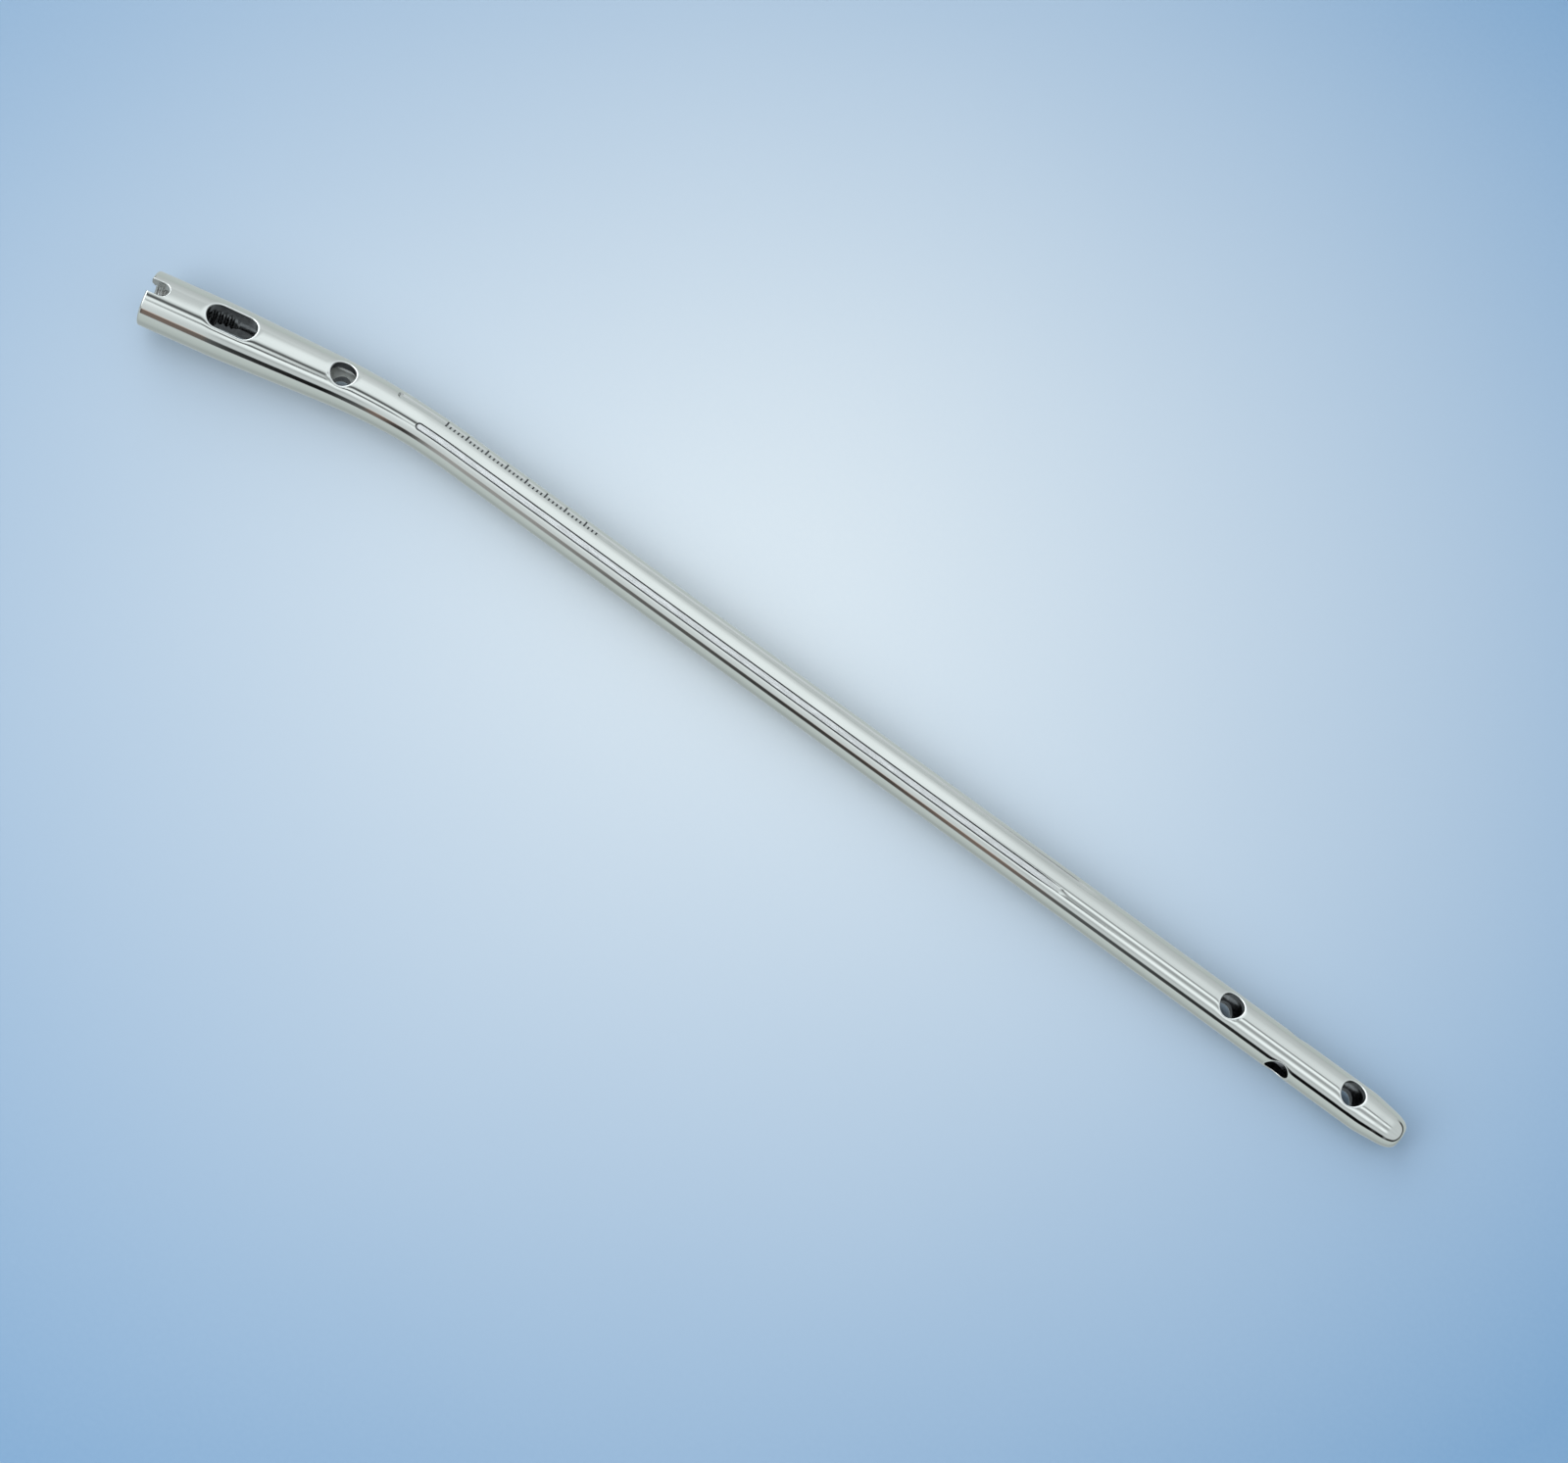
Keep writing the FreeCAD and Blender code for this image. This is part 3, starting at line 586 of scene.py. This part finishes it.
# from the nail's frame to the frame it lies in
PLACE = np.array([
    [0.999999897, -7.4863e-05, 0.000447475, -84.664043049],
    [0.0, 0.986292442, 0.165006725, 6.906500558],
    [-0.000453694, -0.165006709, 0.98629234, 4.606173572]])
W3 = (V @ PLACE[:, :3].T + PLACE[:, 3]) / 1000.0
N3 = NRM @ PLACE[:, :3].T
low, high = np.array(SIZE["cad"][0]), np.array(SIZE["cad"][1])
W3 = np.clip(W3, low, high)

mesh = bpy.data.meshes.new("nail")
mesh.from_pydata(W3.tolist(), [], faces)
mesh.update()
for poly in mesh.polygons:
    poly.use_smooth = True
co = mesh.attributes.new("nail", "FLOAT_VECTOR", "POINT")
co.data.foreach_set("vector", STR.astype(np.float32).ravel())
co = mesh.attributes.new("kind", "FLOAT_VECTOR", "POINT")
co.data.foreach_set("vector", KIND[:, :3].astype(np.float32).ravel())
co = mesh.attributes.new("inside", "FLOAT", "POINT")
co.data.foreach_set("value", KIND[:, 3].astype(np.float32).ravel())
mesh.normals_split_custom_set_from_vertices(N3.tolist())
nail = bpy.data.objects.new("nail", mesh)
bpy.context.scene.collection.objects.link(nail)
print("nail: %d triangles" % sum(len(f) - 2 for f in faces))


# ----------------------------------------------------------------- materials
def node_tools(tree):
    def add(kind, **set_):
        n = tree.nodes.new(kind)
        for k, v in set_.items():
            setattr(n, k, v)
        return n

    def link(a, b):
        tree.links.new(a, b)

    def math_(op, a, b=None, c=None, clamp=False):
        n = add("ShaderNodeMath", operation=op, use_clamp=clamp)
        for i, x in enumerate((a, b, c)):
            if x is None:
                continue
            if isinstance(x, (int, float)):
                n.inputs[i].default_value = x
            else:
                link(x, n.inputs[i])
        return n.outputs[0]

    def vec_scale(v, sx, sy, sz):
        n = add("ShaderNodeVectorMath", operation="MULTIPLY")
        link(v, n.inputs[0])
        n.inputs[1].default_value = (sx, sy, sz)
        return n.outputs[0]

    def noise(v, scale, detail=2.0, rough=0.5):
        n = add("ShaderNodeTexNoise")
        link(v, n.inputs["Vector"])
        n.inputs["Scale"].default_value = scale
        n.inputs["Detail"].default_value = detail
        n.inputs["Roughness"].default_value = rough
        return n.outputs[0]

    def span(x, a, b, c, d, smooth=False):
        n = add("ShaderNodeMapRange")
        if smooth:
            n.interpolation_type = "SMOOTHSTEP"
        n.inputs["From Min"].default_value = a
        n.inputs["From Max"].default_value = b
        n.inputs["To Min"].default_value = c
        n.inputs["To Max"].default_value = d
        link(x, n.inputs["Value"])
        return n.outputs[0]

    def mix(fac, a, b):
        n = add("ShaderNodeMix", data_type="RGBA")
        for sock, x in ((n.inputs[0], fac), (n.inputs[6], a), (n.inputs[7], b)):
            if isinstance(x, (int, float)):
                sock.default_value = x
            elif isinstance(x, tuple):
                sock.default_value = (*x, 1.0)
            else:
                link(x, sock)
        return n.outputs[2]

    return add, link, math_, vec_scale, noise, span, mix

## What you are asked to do
Quote verbatim the opening lines of the listing above, ending with the line where "W3 = np.clip(W3, low, high)" appears; include both endpoints and nothing more.

## The result
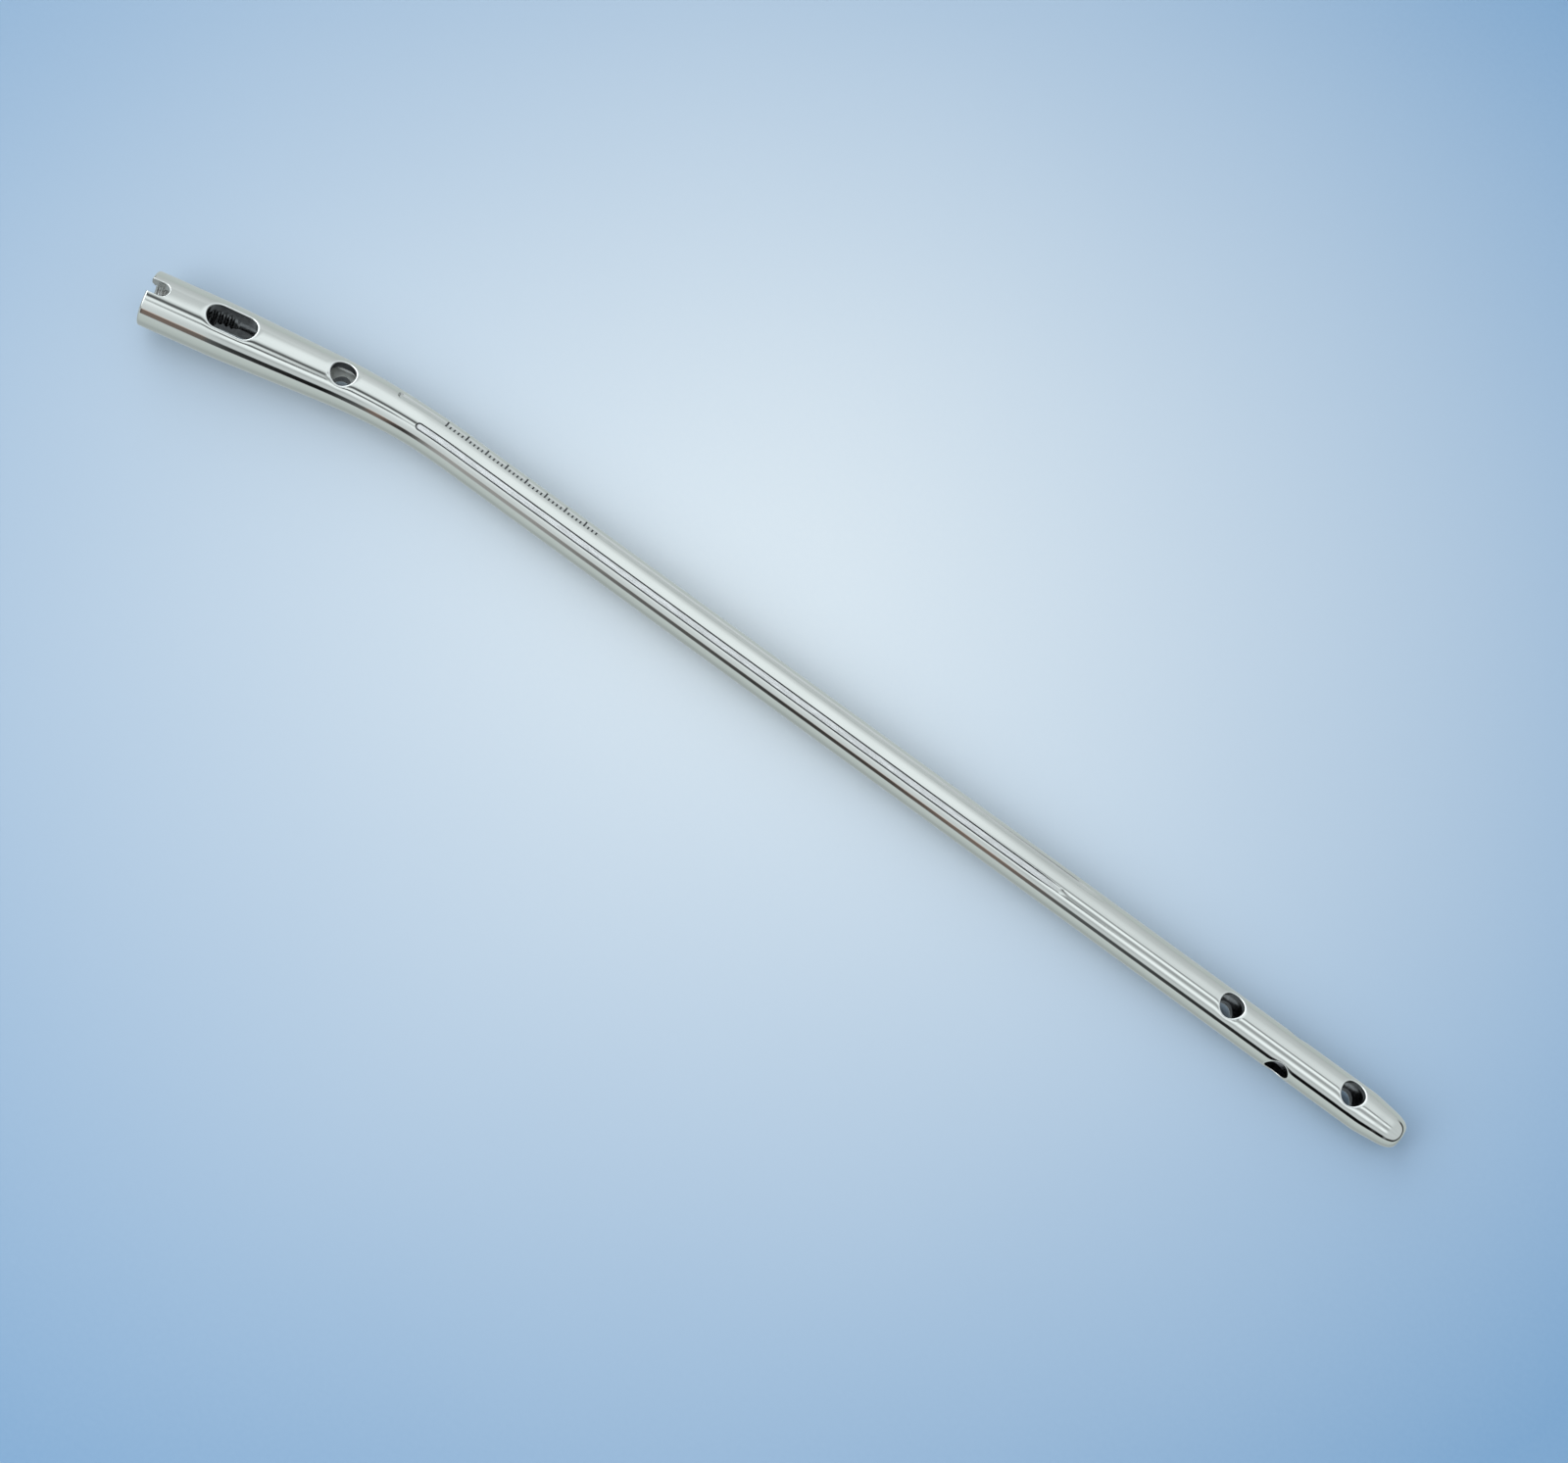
Keep writing the FreeCAD and Blender code for this image. This is part 3, starting at line 586 of scene.py. This part finishes it.
# from the nail's frame to the frame it lies in
PLACE = np.array([
    [0.999999897, -7.4863e-05, 0.000447475, -84.664043049],
    [0.0, 0.986292442, 0.165006725, 6.906500558],
    [-0.000453694, -0.165006709, 0.98629234, 4.606173572]])
W3 = (V @ PLACE[:, :3].T + PLACE[:, 3]) / 1000.0
N3 = NRM @ PLACE[:, :3].T
low, high = np.array(SIZE["cad"][0]), np.array(SIZE["cad"][1])
W3 = np.clip(W3, low, high)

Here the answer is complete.